Así que ahora hablamos de concepción porque unos señores con poder decidieron volver a esa ilusión mágica de los primeros pueblos: que en la cumbre del poder religioso no la hubo —o, por lo menos, que no la hubo con cuerpos y humedades. El cristianismo ha hecho tanto por primitivizarnos, pero pocas de sus nociones lo han logrado tan bien como la de la concepción sin concepción.

Es curioso: en las lenguas actuales la palabra concepción también se emplea más por la negativa: su uso aparece más en su contrario, la anticoncepción. Y esa idea —que una mujer pueda o no decidir qué concibe con su cuerpo— divide al mundo como no lo dividen, ahora, tantos otros asuntos. La idea de que no pueda decidir se ha convertido en uno de los grandes estandartes de las iglesias y las derechas —con perdón de la redundancia—: la concepción aunque no quieras.

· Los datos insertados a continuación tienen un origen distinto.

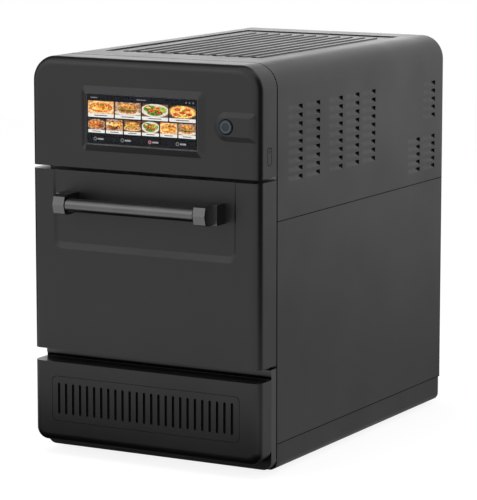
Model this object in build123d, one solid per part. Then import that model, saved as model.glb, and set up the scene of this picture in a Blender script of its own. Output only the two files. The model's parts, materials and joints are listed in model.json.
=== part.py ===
from build123d import *
import math
import os

# Countertop speed oven with a drop-down door, in millimetres.
# Pieces are drawn with X to the right, Y = 0 on the front plane, +Y to the rear and Z = 0 at the
# lower edge of the base. Export moves them so that the origin is the middle of the footprint.

# Overall body, as a stack of front pieces from the base up
WIDTH = 388.0
DEPTH = 621.5
COVER_LOW = 16.0
COVER_HEIGHT = 123.0
SILL_GAP = 19.5
DOOR_HEIGHT = 272.8
FASCIA_GAP = 5.4
FASCIA_HEIGHT = 163.3
UPPER_HEIGHT = 230.0
SHEET = 1.5
CORNER_R = 37.0
SEAM = 0.8
SEAT = 0.3
OVERRUN = 2.0
RUNNING_FIT = 0.06

HALF = WIDTH / 2
COVER_HIGH = COVER_LOW + COVER_HEIGHT
DOOR_LOW = COVER_HIGH + SILL_GAP
DOOR_HIGH = DOOR_LOW + DOOR_HEIGHT
FASCIA_LOW = DOOR_HIGH + FASCIA_GAP
HEIGHT = FASCIA_LOW + FASCIA_HEIGHT
MID_SEAM = HEIGHT - UPPER_HEIGHT

# Moulded front layer, and the gap behind it
FRONT_DEPTH = 53.3
BODY_GAP = 1.7
SKIN = 2.5
EDGE_R = 12.6
SPIGOT_INSET = 4.0
SPIGOT_WALL = 3.0

BODY_FRONT = FRONT_DEPTH + BODY_GAP

# Base pan and rubber feet
BASE_HEIGHT = 39.3
BASE_SET_IN = 5.0
BASE_R = 12.0
FOOT_R = 16.0
FOOT_HEIGHT = 5.0
FOOT_SIDE = 44.0
FOOT_FRONT_GAP = 70.0
FOOT_REAR_GAP = 56.5
FOOT_SCREW_R = 2.5
FOOT_SCREW_LENGTH = 9.0
FOOT_SCREW_HEAD_R = 5.0
FOOT_SCREW_HEAD = 2.5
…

Así que la palabra concepción sigue siendo una palabra cristiana. Porque lo era los soldados de la cruz llamaron Concepción a muchas cosas: la segunda ciudad de Chile, tres o cuatro pueblos o ríos o montañas en cada excolonia española —incluida Andalucía— y tantas niñas de la lengua. Es el justo final del chiste malo: las que se llaman Concepción se dicen Concha o incluso Conchita, lo cual, en mi país de concepción y nacimiento, es el destino perfecto para una palabra que, al fin y al cabo, habla de ella.